During the Last Supper Jesus made a statement which so impressed those who heard it that it has been recorded in virtually the same terms in three Gospels. "This cup," He said, referring to the wine which was about to be shared by the assembled disciples, "is my blood of the New Testament (Covenant), which is shed for many for the remission of sins" (Matt.26:28; Mark 14:24; Luke 22:20). There is some textual evidence for thinking that the word "New" should probably not appear in the text but that is of little consequence, for Jesus was obviously referring to the New Covenant. He was saying, as plainly as could be, that just as Moses sprinkled the blood of the burnt offerings associated with the Law Covenant over the people, so He himself was the corresponding offering for the New Covenant, and his blood the means of purification for the people in that day when the covenant should become effective, the day of the remission of sins for the whole world. Again, that day is the future Millennial Age. By that one allusion Jesus extended the scope of the New Covenant to include all humanity, in the future Age.

It is important to notice at this point that although the blood of Christ—symbol of life given—is efficacious for the remission of sin of all who so choose, not all obtain that remission through the Covenant. Those during this Age, from Pentecost onward, who receive the gift of justification by faith, through faith in Christ, and so dedicate their lives to him by becoming members of his Church, have their sins remitted at the time of their accepting Christ as Saviour and Lord (Rom.4:24‑25; 5:1‑2). This in many cases is centuries or even two thousand years ago whereas the New Covenant is not yet inaugurated and when it is, it is made with restored Israel. This seems to be the intent of Heb.9:14‑15 where v.14 maintains that the blood of Christ purges our conscience, that of the members of the Church, from dead works to serve the living God, whilst v.15 declares that "through this" (not "for this cause" as A.V.) "he is also the mediator of the New Covenant, that by means of death for deliverance from the transgressions that were under the first covenant, they which are called might receive the promise of eternal inheritance."[Author’s own translation] V.14 obviously refers to the deliverance of Christians in this Age by faith in the blood—death of Christ,—whilst v.15 equally obviously refers to the same blood—same death—being equally efficacious to those who, being of Israel, are freed from their first covenant and enter into their own "everlasting inheritance." This last word, inheritance, Thayer defines as "that eternal blessedness in the kingdom of God which is promised," a good definition of the effect of the New Covenant in the next Age.

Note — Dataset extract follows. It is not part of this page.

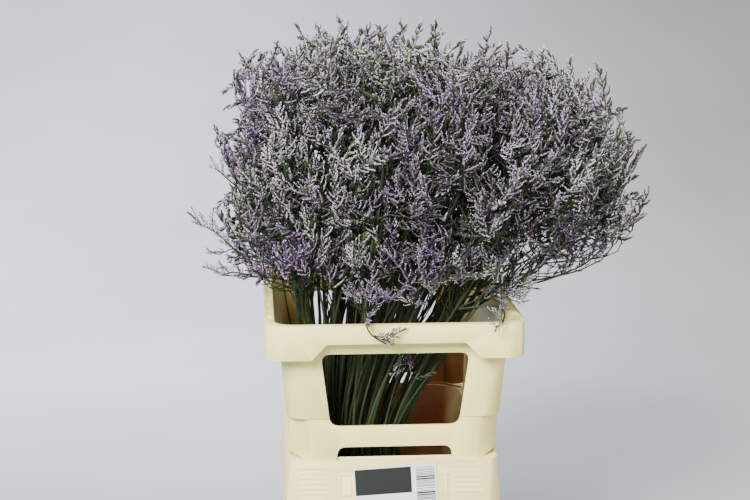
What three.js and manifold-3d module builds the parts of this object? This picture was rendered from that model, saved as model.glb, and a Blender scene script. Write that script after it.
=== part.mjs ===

This reflection leads logically to 2 Cor.3:6 God "hath made us able ministers of the New Testament (Covenant)." Paul here is contrasting what he calls in v.7 "the ministration of death, written and engraven in (on) stones" i.e. the administration of the old Law Covenant with its record of failure, with what he describes in v.8 as "the ministration of the Spirit"—the administration of the coming New Covenant, something which he says is infinitely more glorious. This statement infers that Jesus, Mediator of the New Covenant as Moses was of the old one, will have his Church associated with him in the work of administering that Covenant from the heavens. The Apostle Paul, writing to the Galatians, makes the same point clear without so much as mentioning the New Covenant. He says (Gal.4: 21‑31), that the family circumstances of Abraham constitute an allegory of the two covenants preceding the as yet non‑existing New Covenant, Sarah, he says, pictures the original Covenant God made with Abraham, which promised that through his seed all the families of the earth will be blessed. Isaac, the son of Sarah, prefigures the promised Seed of that Covenant, and Paul himself is authority for the dictum that that Seed is Christ, and not only Christ himself, but all who are his Church. "If ye be Christ’s, then are ye Abraham’s seed, and heirs according to the promise." (Gal.3:29) Hagar, the second wife, prefigured the Law Covenant, and Ishmael, the son of that union, the "earthly seed," the nation of Israel. The one is Jerusalem from above, the other Jerusalem upon earth. The Church therefore, children of the Abrahamic Covenant, become ministers of the New Covenant when that is established and in operation.

If indeed, as seems most likely, Apollos was the author of Hebrews, his familiarity with the old Levitical ritual and the Law Covenant would account for the stress laid on the "blood of Christ" in that epistle. He had already, in Heb.7:21‑22, elaborated the fact that the word of the Lord constituting Jesus a High Priest for ever after the order of Melchisedec made him a surety or pledge of a covenant "better" than the old one. This association of the Priest‑Kingly rule of Melchisedec with the New Covenant confirms the place of that covenant in the next Age, but it also demands the appointment of our Lord to the position of Mediator at the time of the Divine decree, which was "when he ascended up on high." (Eph.4:8) That association of Melchisedec with the Covenant justifies the author of Hebrews in referring to the "blood of the covenant" even at a time so long before that covenant can come into operation. Hence in Heb.10:29 he refers to the "blood of the covenant, wherewith he was (we are) sanctified," in Heb.13:20 of the "blood of the everlasting covenant" making us perfect to do his will, and in Heb.12:24 of the "blood of sprinkling" speaking better things than that of Abel. In the first instance the disciples partook of the Cup at the Last Supper and were thereby "sanctified"—set apart for the Lord’s service—and in that have been followed in later times by all who have similarly given themselves to the Lord. That sharing of the Cup signified full and complete association, participation, with the Lord in all that He stands for and all He will do for the human race in the day of his kingdom. It may be not without significance that in the days of the old Covenant Moses sprinkled one half of the blood upon the people and poured out the other half upon the altar—the place of consecration to God.

So, at the end, all everywhere will share the blessings of the New Covenant. It was not always thus. Paul told the Ephesians (Eph.2:12) that they, Gentile Christians, were at one time "strangers from the covenants of promise, having no hope, and without God in the world." The Abrahamic Covenant promised the development of a "Seed," and life for all through that seed. The Law Covenant promised life for those who could keep its provisions, but that was only for Israel. The Gentiles were outside the pale, until Christ came. "But now" he says " ye who sometimes were afar off are made nigh by the blood of Christ." (v.13) "Christ is [made] the end of the Law (Covenant)…to every one that believeth; the blessing of Abraham might (will) come on the Gentiles…through faith" (Rom.10:4; Gal.3:14). By virtue of his office as Mediator of the New Covenant he will restore all who will, of all the sons of men, to the Divine likeness, and together with his Church, able ministers of the New Covenant, will cause them to enter that blessed state which has been prepared for them from the foundation of the world.